Für Kohfeldt ist es "viel mehr wie zur Arbeit gehen", Das sagte der 38-Jährige der "Süddeutschen Zeitung" und betitelte das große Ganze jetzt in Corona-Zeiten als "emotionale Diaspora, da ist nichts!" Konkret: "Du fährst mit dem Bus rein und denkst, das ist wie in einem schlechten Western. Da rollt noch das Laub über den Parkplatz. Kein Mensch zu sehen. Es ist ernüchternd."
Höchstens der Bus der Gegner parkt dort. Am Samstag (Anpfiff 15.30 Uhr, live bei Sky und im AZ-Liveticker) ist dies der des Abo-Meisters FC Bayern. In normalen Zeiten herrscht beim Nord-Süd-Gipfel emotionaler Ausnahmezustand an der Weser. Der ehemalige Manager Willi Lemke sprach in den Hochzeiten der Fehde mit Bayern-Patron Uli Hoeneß von "Klassenkampf". Nun ist es Sport pur, der weitergehen muss, weil es ein großes Business ist.
"Um ehrlich zu sein, gibt es viel wichtigere Prioritäten als Sport!"

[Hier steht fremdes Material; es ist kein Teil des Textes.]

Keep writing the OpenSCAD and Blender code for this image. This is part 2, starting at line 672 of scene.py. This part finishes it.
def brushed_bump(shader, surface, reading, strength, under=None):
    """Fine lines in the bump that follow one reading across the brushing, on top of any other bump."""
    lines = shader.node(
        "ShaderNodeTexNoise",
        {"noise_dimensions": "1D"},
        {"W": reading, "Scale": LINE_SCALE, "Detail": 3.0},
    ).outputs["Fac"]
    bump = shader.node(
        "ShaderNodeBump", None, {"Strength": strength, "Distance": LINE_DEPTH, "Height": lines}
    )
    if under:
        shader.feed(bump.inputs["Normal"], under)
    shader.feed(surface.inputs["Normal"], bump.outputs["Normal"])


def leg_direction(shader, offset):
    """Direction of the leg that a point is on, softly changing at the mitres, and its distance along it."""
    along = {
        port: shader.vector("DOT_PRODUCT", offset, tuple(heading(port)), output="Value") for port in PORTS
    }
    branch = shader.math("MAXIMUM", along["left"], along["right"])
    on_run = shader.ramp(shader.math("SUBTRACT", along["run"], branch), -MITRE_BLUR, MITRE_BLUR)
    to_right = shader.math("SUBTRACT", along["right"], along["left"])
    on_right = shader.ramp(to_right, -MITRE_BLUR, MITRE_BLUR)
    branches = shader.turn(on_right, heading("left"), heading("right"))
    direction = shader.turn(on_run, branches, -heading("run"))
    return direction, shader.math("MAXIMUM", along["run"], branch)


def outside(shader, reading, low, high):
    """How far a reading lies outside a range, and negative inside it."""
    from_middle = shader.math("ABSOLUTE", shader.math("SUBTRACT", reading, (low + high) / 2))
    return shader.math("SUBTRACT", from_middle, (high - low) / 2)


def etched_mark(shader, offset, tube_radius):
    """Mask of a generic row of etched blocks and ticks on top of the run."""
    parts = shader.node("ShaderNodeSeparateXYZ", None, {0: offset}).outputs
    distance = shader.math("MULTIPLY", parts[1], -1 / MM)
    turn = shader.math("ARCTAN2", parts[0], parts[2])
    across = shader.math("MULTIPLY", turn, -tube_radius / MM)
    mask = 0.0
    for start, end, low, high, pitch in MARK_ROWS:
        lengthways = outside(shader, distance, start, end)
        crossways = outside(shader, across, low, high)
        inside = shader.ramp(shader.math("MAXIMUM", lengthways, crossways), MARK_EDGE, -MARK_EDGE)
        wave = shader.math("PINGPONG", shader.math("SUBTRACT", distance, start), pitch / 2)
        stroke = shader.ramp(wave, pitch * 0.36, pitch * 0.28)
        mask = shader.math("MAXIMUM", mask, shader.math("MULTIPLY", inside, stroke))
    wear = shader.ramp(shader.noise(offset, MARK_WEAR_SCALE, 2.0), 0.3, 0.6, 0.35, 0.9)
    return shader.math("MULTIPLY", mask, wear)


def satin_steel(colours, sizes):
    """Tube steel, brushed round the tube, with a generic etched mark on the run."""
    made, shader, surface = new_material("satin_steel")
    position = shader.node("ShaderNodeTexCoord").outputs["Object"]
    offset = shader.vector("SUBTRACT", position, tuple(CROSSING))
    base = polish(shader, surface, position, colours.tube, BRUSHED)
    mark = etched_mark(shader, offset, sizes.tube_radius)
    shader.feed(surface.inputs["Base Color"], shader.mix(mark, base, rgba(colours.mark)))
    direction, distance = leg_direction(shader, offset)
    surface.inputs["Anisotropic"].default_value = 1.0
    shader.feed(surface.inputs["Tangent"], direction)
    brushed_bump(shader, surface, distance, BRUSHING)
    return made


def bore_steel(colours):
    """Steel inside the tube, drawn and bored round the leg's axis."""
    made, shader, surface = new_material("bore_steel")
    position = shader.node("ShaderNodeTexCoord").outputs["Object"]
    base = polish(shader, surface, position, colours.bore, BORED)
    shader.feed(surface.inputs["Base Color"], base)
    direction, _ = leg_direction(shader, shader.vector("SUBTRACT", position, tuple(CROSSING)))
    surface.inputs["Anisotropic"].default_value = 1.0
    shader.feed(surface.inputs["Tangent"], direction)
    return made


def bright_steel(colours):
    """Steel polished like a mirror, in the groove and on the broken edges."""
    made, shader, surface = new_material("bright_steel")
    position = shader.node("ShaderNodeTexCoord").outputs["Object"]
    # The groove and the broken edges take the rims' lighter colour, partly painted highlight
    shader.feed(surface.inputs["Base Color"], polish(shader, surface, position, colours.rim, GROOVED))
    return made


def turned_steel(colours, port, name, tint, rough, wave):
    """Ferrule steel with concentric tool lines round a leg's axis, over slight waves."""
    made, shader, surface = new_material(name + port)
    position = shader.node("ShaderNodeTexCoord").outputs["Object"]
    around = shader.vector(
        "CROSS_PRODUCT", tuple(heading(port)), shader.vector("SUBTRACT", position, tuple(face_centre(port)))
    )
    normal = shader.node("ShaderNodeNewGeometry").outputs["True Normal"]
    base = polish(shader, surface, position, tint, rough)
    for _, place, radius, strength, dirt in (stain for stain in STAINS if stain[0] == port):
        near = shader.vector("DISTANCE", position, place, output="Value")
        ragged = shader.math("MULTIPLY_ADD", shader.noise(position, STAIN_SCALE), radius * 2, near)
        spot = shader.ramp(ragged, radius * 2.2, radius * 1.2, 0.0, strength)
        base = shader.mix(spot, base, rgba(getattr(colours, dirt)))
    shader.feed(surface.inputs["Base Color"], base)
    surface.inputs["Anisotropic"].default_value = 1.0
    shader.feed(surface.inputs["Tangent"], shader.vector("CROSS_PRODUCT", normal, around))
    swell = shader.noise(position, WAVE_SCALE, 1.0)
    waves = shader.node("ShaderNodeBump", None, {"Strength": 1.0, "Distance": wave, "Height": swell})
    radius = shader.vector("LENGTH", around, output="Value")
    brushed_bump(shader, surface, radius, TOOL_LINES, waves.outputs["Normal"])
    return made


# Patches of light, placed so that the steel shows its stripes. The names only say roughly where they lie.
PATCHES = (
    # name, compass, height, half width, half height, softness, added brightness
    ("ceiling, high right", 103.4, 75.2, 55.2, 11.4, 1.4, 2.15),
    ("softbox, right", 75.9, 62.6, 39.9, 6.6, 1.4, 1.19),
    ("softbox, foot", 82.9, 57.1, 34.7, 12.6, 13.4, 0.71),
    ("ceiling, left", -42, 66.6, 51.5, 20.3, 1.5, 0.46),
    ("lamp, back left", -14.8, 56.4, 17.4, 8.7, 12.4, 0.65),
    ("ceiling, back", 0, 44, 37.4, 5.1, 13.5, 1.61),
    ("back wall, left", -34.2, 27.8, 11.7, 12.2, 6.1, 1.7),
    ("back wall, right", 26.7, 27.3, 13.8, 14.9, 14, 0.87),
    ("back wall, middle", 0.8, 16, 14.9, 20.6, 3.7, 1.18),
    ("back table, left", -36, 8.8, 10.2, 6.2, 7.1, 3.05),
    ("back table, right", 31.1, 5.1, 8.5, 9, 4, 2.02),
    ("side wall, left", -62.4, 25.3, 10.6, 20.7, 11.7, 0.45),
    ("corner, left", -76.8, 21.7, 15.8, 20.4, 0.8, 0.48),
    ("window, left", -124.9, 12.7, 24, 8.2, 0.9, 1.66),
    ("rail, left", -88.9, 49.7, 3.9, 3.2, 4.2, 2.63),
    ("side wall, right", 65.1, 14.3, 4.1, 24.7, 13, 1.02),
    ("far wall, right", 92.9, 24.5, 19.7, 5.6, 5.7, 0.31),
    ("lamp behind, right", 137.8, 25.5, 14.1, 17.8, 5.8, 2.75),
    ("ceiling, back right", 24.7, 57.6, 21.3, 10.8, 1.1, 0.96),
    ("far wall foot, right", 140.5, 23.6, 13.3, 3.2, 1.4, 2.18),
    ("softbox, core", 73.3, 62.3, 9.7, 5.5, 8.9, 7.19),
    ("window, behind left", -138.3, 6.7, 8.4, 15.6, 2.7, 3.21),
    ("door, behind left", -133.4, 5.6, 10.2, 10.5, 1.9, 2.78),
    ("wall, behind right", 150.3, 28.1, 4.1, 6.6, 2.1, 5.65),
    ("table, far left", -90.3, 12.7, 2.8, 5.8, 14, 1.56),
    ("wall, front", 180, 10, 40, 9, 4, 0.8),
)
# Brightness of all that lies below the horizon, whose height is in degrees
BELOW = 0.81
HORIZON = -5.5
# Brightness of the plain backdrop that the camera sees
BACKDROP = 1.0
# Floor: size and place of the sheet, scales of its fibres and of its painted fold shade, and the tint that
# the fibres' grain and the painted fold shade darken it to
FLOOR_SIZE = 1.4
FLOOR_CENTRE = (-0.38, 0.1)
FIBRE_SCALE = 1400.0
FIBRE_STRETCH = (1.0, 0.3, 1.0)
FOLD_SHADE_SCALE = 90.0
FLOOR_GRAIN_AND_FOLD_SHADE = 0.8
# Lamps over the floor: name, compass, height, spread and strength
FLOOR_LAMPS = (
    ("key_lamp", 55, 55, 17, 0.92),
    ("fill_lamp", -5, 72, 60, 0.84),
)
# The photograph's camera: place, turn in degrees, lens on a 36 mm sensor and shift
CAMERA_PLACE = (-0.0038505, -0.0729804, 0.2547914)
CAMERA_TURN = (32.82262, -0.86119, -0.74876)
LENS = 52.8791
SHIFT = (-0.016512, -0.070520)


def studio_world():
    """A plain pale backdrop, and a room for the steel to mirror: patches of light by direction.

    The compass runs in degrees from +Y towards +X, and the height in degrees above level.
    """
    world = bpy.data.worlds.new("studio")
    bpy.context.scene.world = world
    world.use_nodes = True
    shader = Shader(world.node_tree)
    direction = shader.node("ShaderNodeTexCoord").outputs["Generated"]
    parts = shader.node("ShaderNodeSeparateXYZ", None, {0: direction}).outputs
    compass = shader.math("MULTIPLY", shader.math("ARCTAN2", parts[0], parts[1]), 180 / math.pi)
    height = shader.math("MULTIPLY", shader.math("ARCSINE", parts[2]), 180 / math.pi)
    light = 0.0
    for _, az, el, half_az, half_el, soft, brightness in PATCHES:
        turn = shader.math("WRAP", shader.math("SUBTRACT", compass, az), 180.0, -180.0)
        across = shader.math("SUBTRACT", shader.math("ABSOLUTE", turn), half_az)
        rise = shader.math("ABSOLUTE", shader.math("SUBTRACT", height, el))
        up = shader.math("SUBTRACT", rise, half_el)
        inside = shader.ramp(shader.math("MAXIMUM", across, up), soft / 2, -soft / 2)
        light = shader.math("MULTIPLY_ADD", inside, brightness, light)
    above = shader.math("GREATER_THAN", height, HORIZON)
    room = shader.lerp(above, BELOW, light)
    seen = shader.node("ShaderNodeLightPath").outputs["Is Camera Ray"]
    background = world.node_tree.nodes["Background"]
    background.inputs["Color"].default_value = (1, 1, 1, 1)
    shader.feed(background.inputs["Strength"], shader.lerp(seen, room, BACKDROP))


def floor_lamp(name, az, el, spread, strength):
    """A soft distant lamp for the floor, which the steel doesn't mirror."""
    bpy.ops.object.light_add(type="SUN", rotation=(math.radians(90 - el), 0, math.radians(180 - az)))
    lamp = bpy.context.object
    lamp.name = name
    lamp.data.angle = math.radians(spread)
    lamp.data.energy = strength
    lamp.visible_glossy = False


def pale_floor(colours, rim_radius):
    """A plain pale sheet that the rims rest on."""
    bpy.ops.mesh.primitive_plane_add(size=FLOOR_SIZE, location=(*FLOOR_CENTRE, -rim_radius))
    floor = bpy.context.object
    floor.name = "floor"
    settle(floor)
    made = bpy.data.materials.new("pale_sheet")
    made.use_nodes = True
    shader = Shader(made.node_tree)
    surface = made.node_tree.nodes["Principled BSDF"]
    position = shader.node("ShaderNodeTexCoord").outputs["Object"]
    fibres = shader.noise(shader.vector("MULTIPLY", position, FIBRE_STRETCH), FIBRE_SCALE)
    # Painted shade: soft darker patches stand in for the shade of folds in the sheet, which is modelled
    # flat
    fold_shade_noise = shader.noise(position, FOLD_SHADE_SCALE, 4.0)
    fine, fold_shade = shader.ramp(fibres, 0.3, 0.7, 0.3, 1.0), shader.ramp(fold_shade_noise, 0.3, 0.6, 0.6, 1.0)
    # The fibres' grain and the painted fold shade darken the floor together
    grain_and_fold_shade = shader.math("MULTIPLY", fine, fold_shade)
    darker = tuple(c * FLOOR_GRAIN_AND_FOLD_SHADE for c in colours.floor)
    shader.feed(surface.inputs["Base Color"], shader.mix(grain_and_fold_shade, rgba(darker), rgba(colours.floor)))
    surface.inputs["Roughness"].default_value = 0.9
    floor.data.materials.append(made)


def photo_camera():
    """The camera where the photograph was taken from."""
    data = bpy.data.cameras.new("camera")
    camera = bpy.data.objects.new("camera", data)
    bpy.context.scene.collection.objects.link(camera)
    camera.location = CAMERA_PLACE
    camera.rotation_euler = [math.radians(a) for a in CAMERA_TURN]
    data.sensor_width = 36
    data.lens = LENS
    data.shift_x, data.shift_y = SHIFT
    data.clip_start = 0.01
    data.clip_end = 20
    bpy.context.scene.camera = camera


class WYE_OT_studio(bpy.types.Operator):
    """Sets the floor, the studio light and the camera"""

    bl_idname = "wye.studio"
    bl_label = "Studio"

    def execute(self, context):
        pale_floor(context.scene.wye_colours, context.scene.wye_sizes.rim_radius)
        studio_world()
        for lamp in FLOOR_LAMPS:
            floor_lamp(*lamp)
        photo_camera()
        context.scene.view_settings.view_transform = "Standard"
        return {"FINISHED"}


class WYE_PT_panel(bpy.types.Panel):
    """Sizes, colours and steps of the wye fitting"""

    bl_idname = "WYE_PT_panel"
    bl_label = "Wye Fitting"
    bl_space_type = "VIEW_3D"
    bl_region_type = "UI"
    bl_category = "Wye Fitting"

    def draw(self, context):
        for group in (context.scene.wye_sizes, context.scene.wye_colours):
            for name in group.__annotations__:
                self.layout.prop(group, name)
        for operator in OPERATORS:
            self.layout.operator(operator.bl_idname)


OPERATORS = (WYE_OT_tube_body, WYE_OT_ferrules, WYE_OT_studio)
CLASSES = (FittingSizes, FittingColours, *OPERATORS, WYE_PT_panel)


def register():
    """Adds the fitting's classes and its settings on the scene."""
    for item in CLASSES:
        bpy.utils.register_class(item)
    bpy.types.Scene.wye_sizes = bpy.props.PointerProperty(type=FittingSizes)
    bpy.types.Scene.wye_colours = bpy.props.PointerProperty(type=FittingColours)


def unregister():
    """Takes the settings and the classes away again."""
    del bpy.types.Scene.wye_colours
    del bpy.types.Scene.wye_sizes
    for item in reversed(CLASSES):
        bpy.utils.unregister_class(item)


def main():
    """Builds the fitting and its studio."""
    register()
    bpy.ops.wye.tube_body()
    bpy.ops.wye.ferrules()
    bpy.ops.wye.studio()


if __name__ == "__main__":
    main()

Vor genau einem Jahr stoppte der Betrieb Bundesliga sich selbst. Es war der 13. März 2020. Ein Freitag, natürlich. Ein ganz schwarzer Tag.

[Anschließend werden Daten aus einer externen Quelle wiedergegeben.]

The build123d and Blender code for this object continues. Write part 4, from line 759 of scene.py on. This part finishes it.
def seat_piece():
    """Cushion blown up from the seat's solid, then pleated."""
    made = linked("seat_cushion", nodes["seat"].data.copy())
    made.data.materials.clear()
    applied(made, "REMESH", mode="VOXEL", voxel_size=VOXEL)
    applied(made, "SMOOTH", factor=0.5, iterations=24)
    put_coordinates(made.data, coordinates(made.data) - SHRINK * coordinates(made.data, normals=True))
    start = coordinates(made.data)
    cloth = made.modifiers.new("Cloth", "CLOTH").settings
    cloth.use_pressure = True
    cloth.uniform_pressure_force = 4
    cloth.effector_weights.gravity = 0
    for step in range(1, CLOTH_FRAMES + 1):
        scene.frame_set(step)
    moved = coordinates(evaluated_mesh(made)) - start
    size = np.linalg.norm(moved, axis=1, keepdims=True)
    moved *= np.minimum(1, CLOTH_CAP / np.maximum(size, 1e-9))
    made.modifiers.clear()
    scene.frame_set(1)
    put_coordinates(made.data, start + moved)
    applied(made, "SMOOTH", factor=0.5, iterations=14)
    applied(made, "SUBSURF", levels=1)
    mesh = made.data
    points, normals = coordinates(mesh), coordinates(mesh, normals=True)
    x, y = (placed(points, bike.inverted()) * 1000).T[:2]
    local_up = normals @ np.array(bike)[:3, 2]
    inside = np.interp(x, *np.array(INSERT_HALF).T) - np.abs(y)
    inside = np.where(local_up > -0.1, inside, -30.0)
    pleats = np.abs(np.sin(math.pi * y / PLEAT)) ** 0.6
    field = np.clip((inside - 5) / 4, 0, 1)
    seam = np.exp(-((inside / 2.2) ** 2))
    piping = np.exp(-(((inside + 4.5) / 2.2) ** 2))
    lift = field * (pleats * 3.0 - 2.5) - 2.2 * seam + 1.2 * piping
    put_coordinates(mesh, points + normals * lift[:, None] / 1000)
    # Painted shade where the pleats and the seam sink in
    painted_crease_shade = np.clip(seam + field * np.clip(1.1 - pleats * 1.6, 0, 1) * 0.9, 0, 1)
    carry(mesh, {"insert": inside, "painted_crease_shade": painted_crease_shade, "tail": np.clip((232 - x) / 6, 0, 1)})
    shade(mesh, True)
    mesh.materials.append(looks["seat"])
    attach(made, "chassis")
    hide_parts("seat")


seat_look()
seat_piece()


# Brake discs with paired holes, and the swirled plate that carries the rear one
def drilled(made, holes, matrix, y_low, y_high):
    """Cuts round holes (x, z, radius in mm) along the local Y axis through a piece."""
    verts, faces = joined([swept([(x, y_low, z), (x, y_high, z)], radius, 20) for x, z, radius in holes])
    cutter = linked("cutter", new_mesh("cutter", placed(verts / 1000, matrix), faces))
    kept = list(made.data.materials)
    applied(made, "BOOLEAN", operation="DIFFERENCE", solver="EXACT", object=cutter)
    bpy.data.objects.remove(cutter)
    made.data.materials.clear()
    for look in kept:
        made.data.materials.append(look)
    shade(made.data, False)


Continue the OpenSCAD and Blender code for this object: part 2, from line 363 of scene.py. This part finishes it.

Als der Druck aus Gesellschaft, Medien und von einigen Spielern wie Thiago vom FC Bayern ("Das ist verrückt. Bitte hört auf herumzualbern und stellt euch der Realität. Um ehrlich zu sein, gibt es viel wichtigere Prioritäten als Sport!") zu groß wurde und mit Luca Kilian vom SC Paderborn der erste Bundesliga-Profi positiv auf Corona getestet wurde, stellte die DFL den Spielbetrieb wenige Stunden vor Anpfiff der ersten Partien in der Bundesliga und Zweiten Liga vorerst ein.

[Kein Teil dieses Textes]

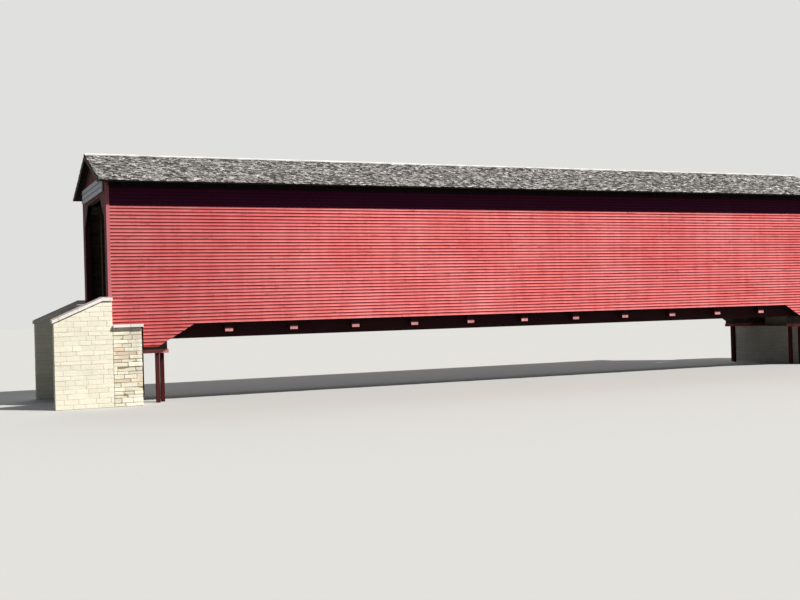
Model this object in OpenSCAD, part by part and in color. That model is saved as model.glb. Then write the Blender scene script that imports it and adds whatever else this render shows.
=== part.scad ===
// Timber covered bridge on stone abutments, carried by two Howe trusses.
// X runs along the road, Y across it, Z up. The origin is at the middle of the base.
// "West" is the -X end, "front" is the -Y side. Heights are set from the siding's bottom edge.

/* [Trusses] */
// Length of one truss panel, panel point to panel point
panel = 2214; // [2000:2:2300]
// Number of truss panels
panels = 13; // [9:2:13]
// Width of one chord or brace stick, of the three side by side
stick_w = 110; // [90:1:120]
// Gap between neighbouring sticks, which the iron rods pass through
stick_gap = 60; // [52:1:80]
// Depth of the lower chord
lower_chord_d = 250; // [230:5:300]
// Depth of the upper chord
upper_chord_d = 250; // [200:5:280]
// Height of the upper chord's top above the siding's bottom edge
truss_top = 4120; // [3900:10:4300]
// Depth of a main brace
main_brace_d = 160; // [140:2:165]
// Depth of a counter brace
counter_brace_d = 130; // [110:2:160]
// Length of an angle block along its chord
angle_block_l = 300; // [290:2:340]
// Radius of a truss rod
rod_r = 19; // [14:0.5:22]
// Length of a washer plate along the chord
washer_l = 200; // [160:5:240]
// Thickness of a washer plate
washer_t = 16; // [12:1:20]
// Width of a rod nut across its corners
nut_w = 76; // [64:1:84]
// Height of a rod nut
nut_h = 30; // [24:1:34]

/* [Side walls] */
// Height of the siding's bottom edge above the base
siding_z = 2500; // [2200:10:2800]
// Width of the bridge over its siding
wall_w = 5020; // [4800:10:5200]
// Distance from the last panel point to the portal's face
end_run = 526; // [480:2:560]
// Height of the siding's top above the tie beams
siding_over = 20; // [0:2:60]
// Thickness of siding, portal and gable boards
board_t = 25; // [18:1:32]
// Drop of the deep siding at the bridge's ends
skirt_drop = 700; // [500:10:720]
// Length of the deep siding's level bottom edge
skirt_flat = 1520; // [1300:10:1600]
// Length that the deep siding's slanted edge takes
skirt_slant = 1190; // [900:10:1400]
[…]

"Darüber hinaus empfiehlt das Gremium der am kommenden Montag tagenden Mitgliederversammlung der Profiklubs, die Aussetzung des Spielbetriebs bis 2. April fortzusetzen", hieß es. Das Rheinderby zwischen Mönchengladbach und dem 1. FC Köln, eine Nachholpartie, hatte am 11. März bereits vor leeren Zuschauerrängen stattgefunden.
Erst am 16. Mai konnte die Liga den (Geisterspiel-)Betrieb wieder aufnehmen. Am 16. Juni konnten die Bayern mit einem 1:0 bei Werder Bremen die achte Meisterschaft hintereinander klarmachen - eine freudlosere als sonst, so ganz ohne Stadionpublikum.
Flick: Intensität und Lautstärke der Bremer Kommentare ist bemerkenswert
An diesem Samstag, dem 13. März 2021, steigt die 110. Auflage zwischen Bremen und Bayern. Es ist das Rekord-Duell der Liga. Man blickt auf Werder und die Frage: Wird's wieder laut im leeren Stadion? Wird's gar unanständig oder unflätig wie zuletzt?
Der Hintergrund: Während des letzten Bremer Heimspiels gegen Eintracht Frankfurt (2:1) vor zwei Wochen waren beide Lager verbal aneinandergeraten. Eintracht-Coach Adi Hütter beschwerte sich hinterher: "Hier ist es immer speziell. Das hat mit einem Niveau nichts zu tun."
Es war davon die Rede, dass die Betreuer der Gastgeber mit ziemlich rauem Ton permanent auf die Schiedsrichter und Gegner eingewirkt hätten. Wogegen sich Kohfeldt energisch wehrte. Allerdings fiel auch Bayern-Coach Hansi Flick beim 1:1 im Hinspiel in der Allianz Arena auf, dass Intensität und Lautstärke der Bremer Kommentare bemerkenswert sind.
DFL hofft auf Teilöffnung der Stadien mit 40 Prozent Auslastung
Gebrüll von Bank oder Tribüne geht unter, sind die Fans einmal zurück. Aber wann? Die DFL erhofft sich von den nächsten Bund-Länder-Beratungen am 22. März Klarheit und betreibt Lobbyarbeit für ihr Konzept einer 20-köpfigen Expertengruppe zur Teilöffnung der Stadien mit einer Auslastung von bis zu 40 Prozent.
Mit Schnelltests oder Impfnachweis, digitaler Kontakt-Nachverfolgung, personalisierten Eintrittskarten, Maskenpflicht und Alkoholverbot. Andererseits: Aktuell steigt die Zahl der Infizierten und damit die Inzidenz. Ein Teufelskreis.